# PCGH 12/2013 mit Vollversion Driver San Francisco, riesigem Test der Radeon R9 290(X), Battlefield 4 im Technik-Check, Steam OS und mehr



## PCGH-Redaktion (1. November 2013)

Jetzt ist Ihre Meinung gefragt zu *PCGH 12/2013 mit Vollversion Driver San Francisco, riesigem Test der Radeon R9 290(X), Battlefield 4 im Technik-Check, Steam OS und mehr*

					Die PCGH 12/2013 bietet mit der Vollversion von Driver San Francisco, einem riesigen Test der Radeon R9 290(X), einem Technikcheck von Battlefield 4 sowie Artikeln zu Steam OS, Spieleverschönerung mittels Sweet FX, Gaming-Notebooks, SSDs und LCDs ab dem 6.11. reichlich Lesestoff und Spaß für stürmische Herbsttage.

					[size=-2]Bitte beachten Sie: Der Kommentarbereich wird gemäß der Forenregeln moderiert. Allgemeine Fragen und Kritik zu Online-Artikeln von PC Games Hardware sind im Feedback-Unterforum zu veröffentlichen und NICHT im Kommentarthread zu einer News. Dort werden sie ohne Nachfragen entfernt. Sollten Sie Fehler in einer News finden, schicken Sie diese bitte an online@pcgameshardware.de mit einem aussagekräftigen Betreff.[/size]





			Dieser Inhalt steht nur eingeloggten Mitgliedern zur Verfügung.
        

 Zurück zum Artikel: *PCGH 12/2013 mit Vollversion Driver San Francisco, riesigem Test der Radeon R9 290(X), Battlefield 4 im Technik-Check, Steam OS und mehr*


----------



## AlphaNUSS (1. November 2013)

Wieso ist denn das X in Klammern?


----------



## mr.4EvEr (1. November 2013)

AlphaNUSS schrieb:


> Wieso ist denn das X in Klammern?


 
Der offizielle NDA der R9 290 wird zu 99% am 05.11.2013 fallen, allerdings gab es bis jetzt schon ein paar "Pannen" die eigentlich fast alles (mal abgesehen vom Preis) zu Hawaii Pro veraten.
Eine Kurzfassung zu den Pannen findest du in meinem Post in dieser News: http://extreme.pcgameshardware.de/user-news/301374-r9-290-no-x-release-verschoben-5-11-a.html


----------



## M4xw0lf (1. November 2013)

EVT des Hefts ist ja der 6.11. - also trotz Verschiebung des NDAs _nach_ dessen Ende. Gesetz den Fall, PCGH hatte bereits ein Testmuster, wären die Tests beider Karten im Heft zu erwarten... bin gespannt.


----------



## Aradisa (1. November 2013)

M4xw0lf schrieb:


> EVT des Hefts ist ja der 6.11. - also trotz Verschiebung des NDAs _nach_ dessen Ende. Gesetz den Fall, PCGH hatte bereits ein Testmuster, wären die Tests beider Karten im Heft zu erwarten... bin gespannt.

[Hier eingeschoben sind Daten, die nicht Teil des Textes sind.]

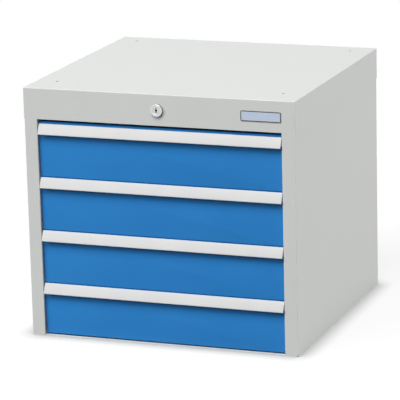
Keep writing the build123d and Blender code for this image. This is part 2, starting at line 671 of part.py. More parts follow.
save(top_cover(), "top_cover")
save(side_panel(-1), "left_side_panel")
save(side_panel(1), "right_side_panel")
save(back_panel(), "back_panel")
save(back_rivets(), "back_rivets")
save(bottom_panel(), "bottom_panel")
save(upright(-1, FRONT_UPRIGHT), "left_front_upright")
save(upright(-1, REAR_UPRIGHT), "left_rear_upright")
save(upright(1, FRONT_UPRIGHT), "right_front_upright")
save(upright(1, REAR_UPRIGHT), "right_rear_upright")
save(rail_nuts(), "rail_nuts")
save(nameplate(), "nameplate")
save(lock_housing(), "lock_housing")
save(lock_nut(), "lock_nut")
save(lock_plug(), "lock_plug")
save(lock_shaft(), "lock_shaft")
save(shaft_bracket(), "shaft_bracket")
save(locking_bar(), "locking_bar")
save(catch_plates(), "catch_plates")
save(bar_guides(), "bar_guides")
for number in DRAWERS:
    save(drawer_tray(number), f"drawer_tray_{number}")
    save(drawer_front(number), f"drawer_front_{number}")
    save(grip_strip(number), f"grip_strip_{number}")
    save(drawer_nuts(number), f"drawer_nuts_{number}")
    save(lock_hook(number), f"lock_hook_{number}")
    save(group(fixed_rail(side, number) for side in SIDES), f"fixed_rails_{number}")
    save(group(middle_rail(side, number) for side in SIDES), f"middle_rails_{number}")
    save(group(drawer_rail(side, number) for side in SIDES), f"drawer_rails_{number}")
    save(group(outer_cage(side, number) for side in SIDES), f"outer_cages_{number}")
    save(group(inner_cage(side, number) for side in SIDES), f"inner_cages_{number}")
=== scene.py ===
import bmesh
import bpy
import numpy as np
from mathutils import Matrix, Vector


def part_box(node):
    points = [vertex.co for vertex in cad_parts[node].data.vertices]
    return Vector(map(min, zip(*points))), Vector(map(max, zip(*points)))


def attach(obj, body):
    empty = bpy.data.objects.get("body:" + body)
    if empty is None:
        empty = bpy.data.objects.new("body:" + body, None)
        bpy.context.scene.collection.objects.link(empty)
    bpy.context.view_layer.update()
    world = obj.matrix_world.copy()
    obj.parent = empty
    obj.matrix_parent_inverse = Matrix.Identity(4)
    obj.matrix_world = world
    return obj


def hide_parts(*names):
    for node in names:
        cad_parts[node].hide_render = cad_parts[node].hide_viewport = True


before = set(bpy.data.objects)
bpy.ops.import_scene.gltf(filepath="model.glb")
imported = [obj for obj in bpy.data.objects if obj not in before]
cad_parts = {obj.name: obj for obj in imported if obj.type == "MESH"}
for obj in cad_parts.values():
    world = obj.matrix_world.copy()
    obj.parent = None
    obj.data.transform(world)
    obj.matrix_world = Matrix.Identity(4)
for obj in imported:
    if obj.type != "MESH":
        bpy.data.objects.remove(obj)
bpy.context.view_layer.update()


# Camera
# A long lens about five metres away, a little above the unit and to its right, so that the header, the
# drawer fronts, the top and the right side all show.
def photo_camera():
    """Columns of the camera's matrix: its right, its up and its back. The right and the up are turned by
    the roll about the back."""
    turn, tilt, roll = np.radians((20.576, 14.206, -1.429))
    back = np.array((np.sin(turn) * np.cos(tilt), -np.cos(turn) * np.cos(tilt), np.sin(tilt)))
    level = np.array((np.cos(turn), np.sin(turn), 0.0))
    upright = np.cross(back, level)
    right = np.cos(roll) * level + np.sin(roll) * upright
    up = np.cos(roll) * upright - np.sin(roll) * level
    matrix = np.eye(4)
    matrix[:3, :3] = np.column_stack((right, up, back))
    matrix[:3, 3] = camera_place
    return Matrix(matrix.tolist())


camera_place = (1.671, -4.489, 1.4176)
lens = bpy.data.cameras.new("long_lens")
lens.sensor_width = 36.0
lens.lens = 245.14
lens.clip_end = 100.0
camera = bpy.data.objects.new("photo_camera", lens)
camera.matrix_world = photo_camera()
bpy.context.scene.collection.objects.link(camera)
bpy.context.scene.camera = camera
bpy.context.scene.view_settings.view_transform = "Standard"


# Folded case: cover, side panels, back and base
# Cold-rolled sheet steel of 1 mm, folded on a press brake, spot welded and sprayed with light grey
# polyester powder. The cover lies over the panels, and its front skirt is the header.
def linear(code):
    """sRGB hex code to linear: ((c + 0.055) / 1.055) to the power 2.4, and c / 12.92 where c is small."""
    c = np.array([int(code[i:i + 2], 16) for i in (1, 3, 5)]) / 255
    return (*np.where(c > 0.04045, ((c + 0.055) / 1.055) ** 2.4, c / 12.92), 1.0)


def add(tree, kind, inputs=None, **settings):
    """Adds a node. An input, by name or number, is linked to another node's output or set to a value."""
    node = tree.nodes.new(kind)
    for name, value in settings.items():
        setattr(node, name, value)
    for name, value in (inputs or {}).items():
        if isinstance(value, bpy.types.NodeSocket):
            tree.links.new(value, node.inputs[name])
        else:
            node.inputs[name].default_value = value
    return node


def start(name, sockets):
    """A new material's tree, its shader with the sockets that are the same all over, and the place on the
    object."""
    material = bpy.data.materials.new(name)
    material.use_nodes = True
    tree = material.node_tree
    shader = tree.nodes["Principled BSDF"]
    for socket, value in sockets.items():
        shader.inputs[socket].default_value = value
    return material, tree, shader, add(tree, "ShaderNodeTexCoord").outputs["Object"]


def powder_coat(name, low, high, gloss):
    """Baked polyester powder, a satin skin over pits like orange peel. The pits are 1.5 mm apart, and the
    film's thickness and shade drift over about 70 mm, as the spray gun passed. Its IOR is 1.5."""
    drift_mm, pit_mm = 70, 1.5
    material, tree, shader, place = start(name, {"IOR": 1.5, "Specular IOR Level": gloss})
    cloud = add(tree, "ShaderNodeTexNoise",
                {"Vector": place, "Scale": 1000 / drift_mm, "Detail": 5.0}).outputs["Fac"]
    drift = add(tree, "ShaderNodeMapRange",
                {"Value": cloud, "From Min": 0.3, "From Max": 0.7}).outputs["Result"]
    shade = add(tree, "ShaderNodeMix",
                {"Factor": drift, 6: linear(low), 7: linear(high)}, data_type="RGBA")
    rough = add(tree, "ShaderNodeMapRange", {"Value": drift, "To Min": 0.42, "To Max": 0.52})
    peel = add(tree, "ShaderNodeTexNoise",
               {"Vector": place, "Scale": 1000 / pit_mm, "Detail": 2.0}).outputs["Fac"]
    relief = add(tree, "ShaderNodeBump", {"Height": peel, "Strength": 0.3, "Distance": 0.0001})
    tree.links.new(shade.outputs[2], shader.inputs["Base Color"])
    tree.links.new(rough.outputs["Result"], shader.inputs["Roughness"])
    tree.links.new(relief.outputs["Normal"], shader.inputs["Normal"])
    return material


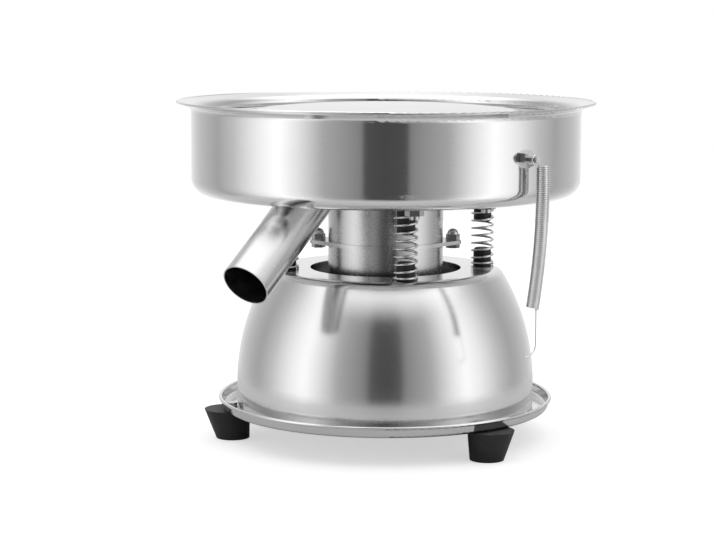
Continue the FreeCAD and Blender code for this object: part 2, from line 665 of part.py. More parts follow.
def ear_cap_nut(side):
    """Domed nut on top of an ear, blind above the bolt's tip."""
    seat = ear_place(side, MOTOR_JOINT + EAR_FLANGE)
    body = hexagon(M6["flats"], M6["nut"], seat)
    crown_radius = M6["flats"] / 2 * CAP_NUT_CROWN
    crown = Part.makeSphere(crown_radius, seat + UP * M6["nut"], UP, 0, 90, 360)
    return fuse([body, crown]).cut(cylinder(M6["shank"], M6["nut"], seat))


def stator_core():
    """Laminated ring seated in both cups."""
    bore = ROTOR_RADIUS + AIR_GAP
    return tube(MOTOR_INNER_RADIUS, bore, STATOR_TOP - STATOR_BOTTOM, flat_point(0, STATOR_BOTTOM))


def winding(bottom):
    """End turns of the coils, as one taped ring with bevelled edges."""
    bevel = WINDING_HEIGHT * WINDING_BEVEL
    top = bottom + WINDING_HEIGHT
    return turned([(WINDING_INNER, bottom), (WINDING_OUTER - bevel, bottom), (WINDING_OUTER, bottom + bevel),
                   (WINDING_OUTER, top - bevel), (WINDING_OUTER - bevel, top), (WINDING_INNER, top)])


def end_bracket(plate_bottom, boss_bottom, seat_bottom):
    """Plate across the cup with a boss that holds a bearing."""
    plate = cylinder(MOTOR_INNER_RADIUS, BRACKET_PLATE, flat_point(0, plate_bottom))
    boss = cylinder(BRACKET_BOSS_RADIUS, BRACKET_BOSS, flat_point(0, boss_bottom))
    seat = cylinder(BEARING_RADIUS, BEARING_WIDTH, flat_point(0, seat_bottom))
    through = cylinder(SHAFT_RADIUS + BRACKET_SHAFT_CLEARANCE, 4 * BRACKET_BOSS,
                       flat_point(0, boss_bottom - BRACKET_BOSS))
    return fuse([plate, boss]).cut(seat).cut(through)


def upper_end_bracket():
    boss_bottom = UPPER_BRACKET_TOP - BRACKET_BOSS
    return end_bracket(UPPER_BRACKET_TOP - BRACKET_PLATE, boss_bottom, boss_bottom)


def lower_end_bracket():
    seat_bottom = LOWER_BRACKET_BOTTOM + BRACKET_BOSS - BEARING_WIDTH
    return end_bracket(LOWER_BRACKET_BOTTOM, LOWER_BRACKET_BOTTOM, seat_bottom)


def bearing(bottom):
    """Ball bearing as one ring with its shield grooves."""
    ring = tube(BEARING_RADIUS, SHAFT_RADIUS + SHAFT_FIT, BEARING_WIDTH, flat_point(0, bottom))
    middle = (BEARING_RADIUS + SHAFT_RADIUS) / 2
    half = BEARING_GROOVE_WIDTH / 2
    for level in (bottom, bottom + BEARING_WIDTH - BEARING_GROOVE_DEPTH):
        ring = ring.cut(tube(middle + half, middle - half, BEARING_GROOVE_DEPTH, flat_point(0, level)))
    return ring


def rotor_core():
    middle = (STATOR_TOP + STATOR_BOTTOM) / 2
    return tube(ROTOR_RADIUS, SHAFT_RADIUS, ROTOR_LENGTH, flat_point(0, middle - ROTOR_LENGTH / 2))


def rotor_shaft():
    shaft = cylinder(SHAFT_RADIUS, SHAFT_TOP - SHAFT_BOTTOM, flat_point(0, SHAFT_BOTTOM))
    ends = [e for e in shaft.Edges if isinstance(e.Curve, Part.Circle)]
    return shaft.makeChamfer(SHAFT_CHAMFER, ends)


def eccentric_weight(bottom, azimuth):
    """Half disc with a hub, clamped on the shaft by a set screw."""
    disc = cylinder(WEIGHT_RADIUS, WEIGHT_HEIGHT, flat_point(0, bottom))
    half = Part.makeBox(2 * WEIGHT_RADIUS, WEIGHT_RADIUS, WEIGHT_HEIGHT)
    half.translate(FreeCAD.Vector(-WEIGHT_RADIUS, 0, bottom))
    disc = disc.cut(half)
    hub = cylinder(WEIGHT_HUB_RADIUS, WEIGHT_HEIGHT, flat_point(0, bottom))
    weight = fuse([disc, hub]).cut(cylinder(SHAFT_RADIUS, WEIGHT_HEIGHT, flat_point(0, bottom)))
    weight = weight.cut(cylinder(M4["shank"], WEIGHT_HUB_RADIUS, flat_point(0, bottom + WEIGHT_HEIGHT / 2),
                                 FreeCAD.Vector(0, 1, 0)))
    weight.rotate(ORIGIN, UP, azimuth)
    return weight


def weight_screw(bottom, azimuth):
    """Set screw in the hub, its tip on the shaft."""
    axis = outward(azimuth + 180.0)
    start = flat_point(0, bottom + WEIGHT_HEIGHT / 2) + axis * SHAFT_RADIUS
    return cylinder(M4["shank"], WEIGHT_HUB_RADIUS - SHAFT_RADIUS, start, axis)


# ---------------------------------------------------------------- sieve and lid
def mesh_height():
    return HOOP_BOTTOM + MESH_HEIGHT


def sieve_hoop():
    """Sieve wall: straight band with a beaded top and an inner seat for the mesh."""
    inner = HOOP_RADIUS - SIEVE_SHEET
    band = tube(HOOP_RADIUS, inner, HOOP_HEIGHT, flat_point(0, HOOP_BOTTOM))
    ring = HOOP_RADIUS - SIEVE_SHEET / 2
    top_bead = bead(ring, HOOP_BEAD_RADIUS, HOOP_TOP - HOOP_BEAD_RADIUS)
    level = mesh_height()
    seat = tube(inner, inner - MESH_SEAT_WIDTH, SIEVE_SHEET, flat_point(0, level - SIEVE_SHEET))
    return fuse([band, top_bead, seat])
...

Als Abonnent habe ich das Heft ja schon vor mir liegen,und so viel darf ich wohl verraten 
Test der 290X Ja ,Test der 290 Ja


----------



## Nobsen (1. November 2013)

Hätte auch ein anderes Game sein dürfen, Driver war schon auf der PC Games 10/13 als Vollversion drauf


----------



## drstoecker (1. November 2013)

Aradisa schrieb:


> Als Abonnent habe ich das Heft ja schon vor mir liegen,und so viel darf ich wohl verraten
> Test der 290X Ja ,Test der 290 Nein


 
in der übersicht steht aber test der 290x und 290, ich denke aber mal es jandelt sich evtl. um eine gedrosselte 290x auf 290 niveau. na gut morgen werde ich es ja sehen.


----------



## facehugger (1. November 2013)

Wieder viel interessanter Lesestoff für das stille Örtchen Schaaatz, bist du reingefallen...

Gruß


----------



## M4xw0lf (1. November 2013)

Aradisa schrieb:


> Als Abonnent habe ich das Heft ja schon vor mir liegen,und so viel darf ich wohl verraten
> Test der 290X Ja ,Test der 290 Nein


 
Ich als Abonnent... hab mein Heft noch nicht. 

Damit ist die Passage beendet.